Object data in JSON
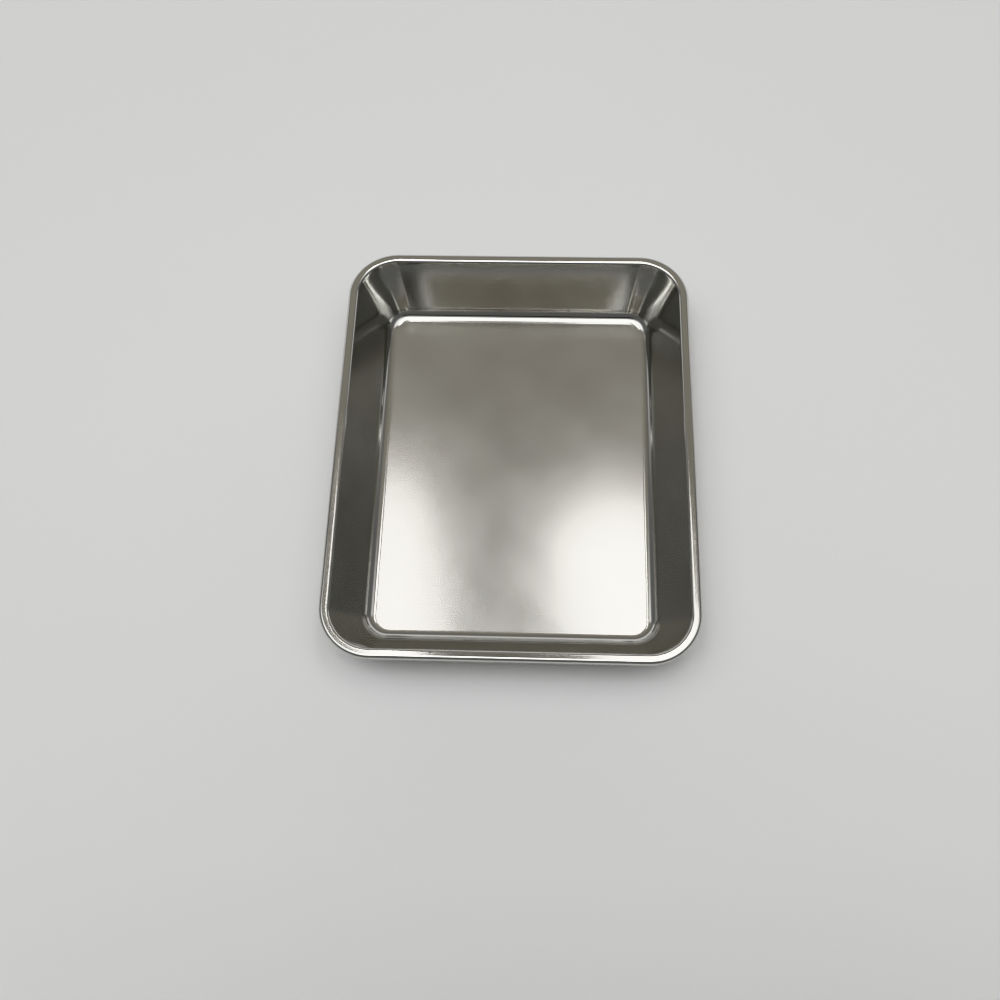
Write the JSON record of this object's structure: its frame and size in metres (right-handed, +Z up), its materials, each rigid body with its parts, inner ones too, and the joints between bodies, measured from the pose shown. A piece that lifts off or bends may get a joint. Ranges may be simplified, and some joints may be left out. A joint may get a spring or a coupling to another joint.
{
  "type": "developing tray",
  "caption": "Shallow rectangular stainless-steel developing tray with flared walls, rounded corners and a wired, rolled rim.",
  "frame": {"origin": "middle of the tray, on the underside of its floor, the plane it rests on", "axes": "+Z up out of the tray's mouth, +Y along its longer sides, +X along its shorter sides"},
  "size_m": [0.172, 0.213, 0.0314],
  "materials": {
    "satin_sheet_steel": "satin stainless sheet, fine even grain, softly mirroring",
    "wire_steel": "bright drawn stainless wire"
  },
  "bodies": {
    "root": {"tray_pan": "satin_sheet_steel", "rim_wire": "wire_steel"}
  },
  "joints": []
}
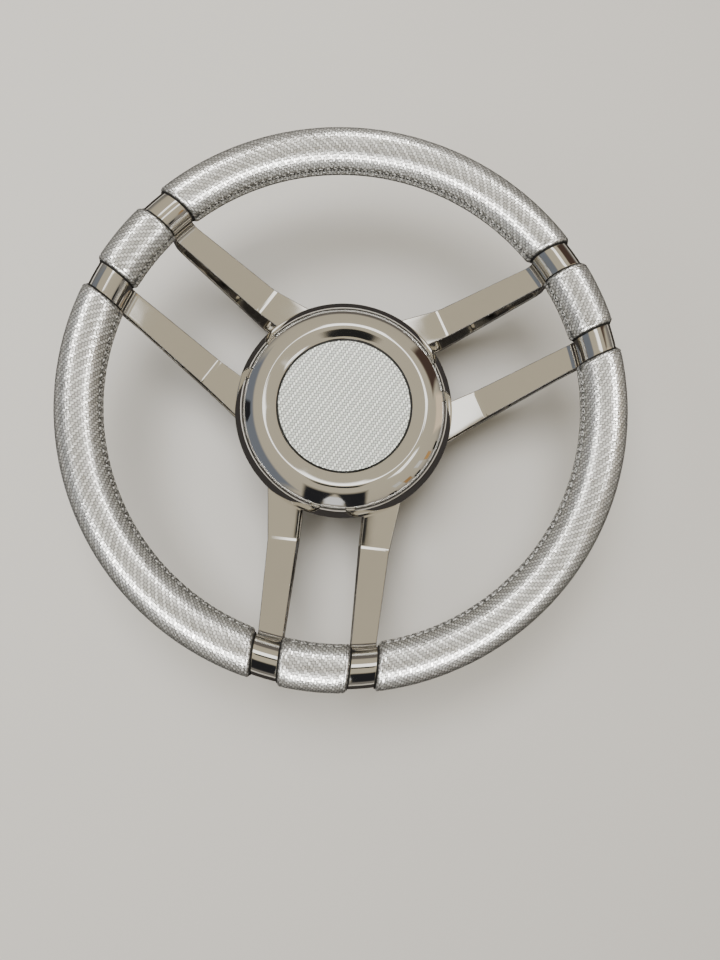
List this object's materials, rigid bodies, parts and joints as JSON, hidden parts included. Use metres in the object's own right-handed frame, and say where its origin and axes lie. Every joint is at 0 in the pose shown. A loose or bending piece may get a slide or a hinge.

▶ Work to complete
Return the entries above exactly as they appear.

▶ Answer below
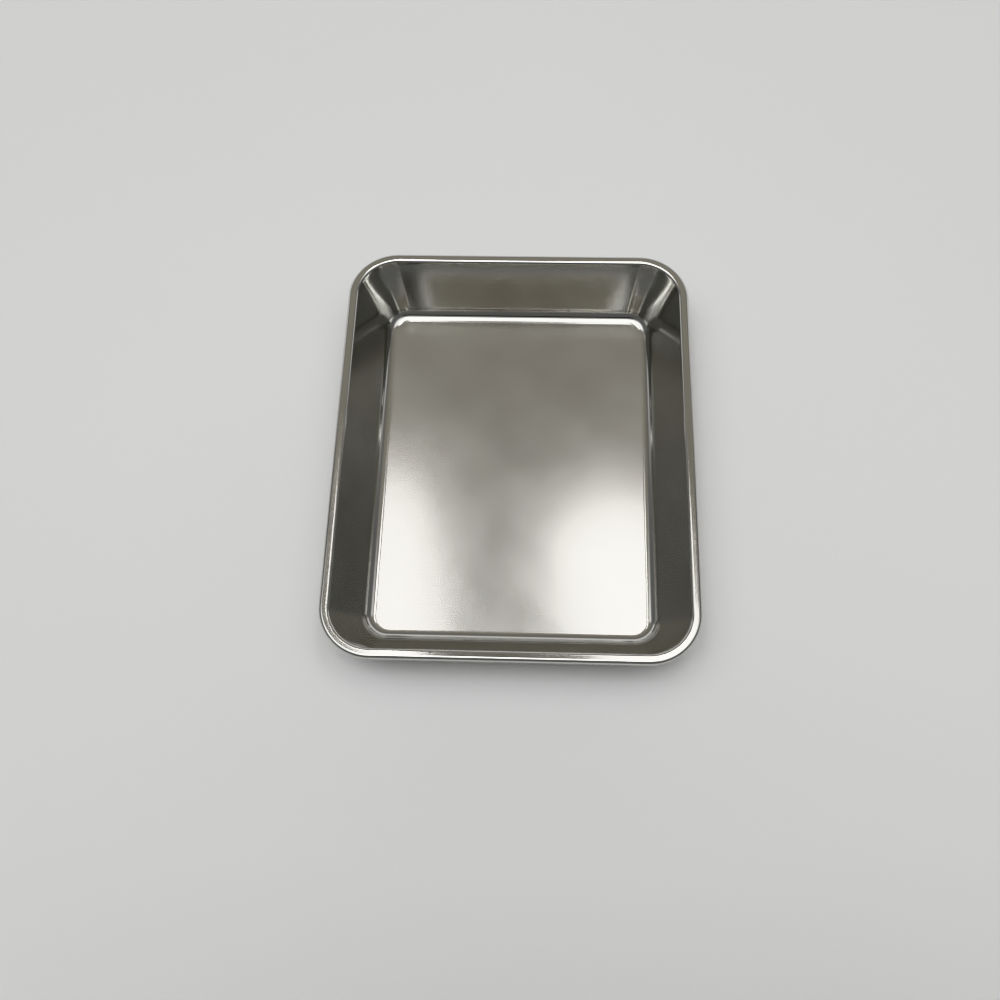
Write the JSON record of this object's structure: its frame and size in metres (right-handed, +Z up), its materials, each rigid body with its parts, inner ones too, and the joints between bodies, measured from the pose shown. A piece that lifts off or bends may get a joint. Ranges may be simplified, and some joints may be left out. A joint may get a spring or a coupling to another joint.
{
  "type": "developing tray",
  "caption": "Shallow rectangular stainless-steel developing tray with flared walls, rounded corners and a wired, rolled rim.",
  "frame": {"origin": "middle of the tray, on the underside of its floor, the plane it rests on", "axes": "+Z up out of the tray's mouth, +Y along its longer sides, +X along its shorter sides"},
  "size_m": [0.172, 0.213, 0.0314],
  "materials": {
    "satin_sheet_steel": "satin stainless sheet, fine even grain, softly mirroring",
    "wire_steel": "bright drawn stainless wire"
  },
  "bodies": {
    "root": {"tray_pan": "satin_sheet_steel", "rim_wire": "wire_steel"}
  },
  "joints": []
}
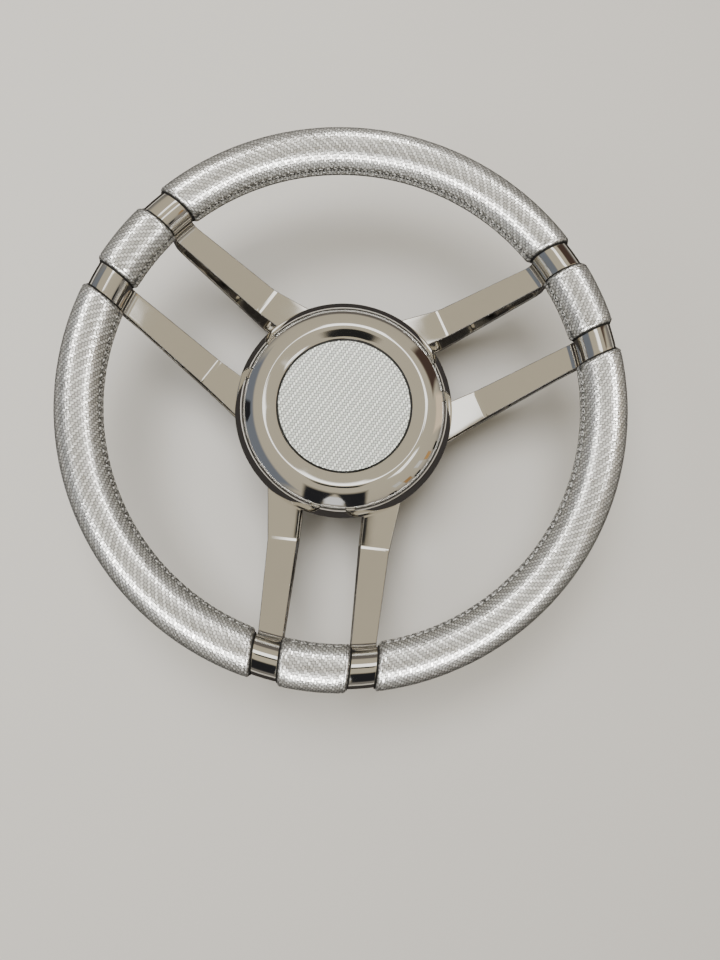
List this object's materials, rigid bodies, parts and joints as JSON, hidden parts included. Use metres in the object's own right-handed frame, and say where its origin and axes lie. Every joint is at 0 in the pose shown. A loose or bending piece may get a slide or a hinge.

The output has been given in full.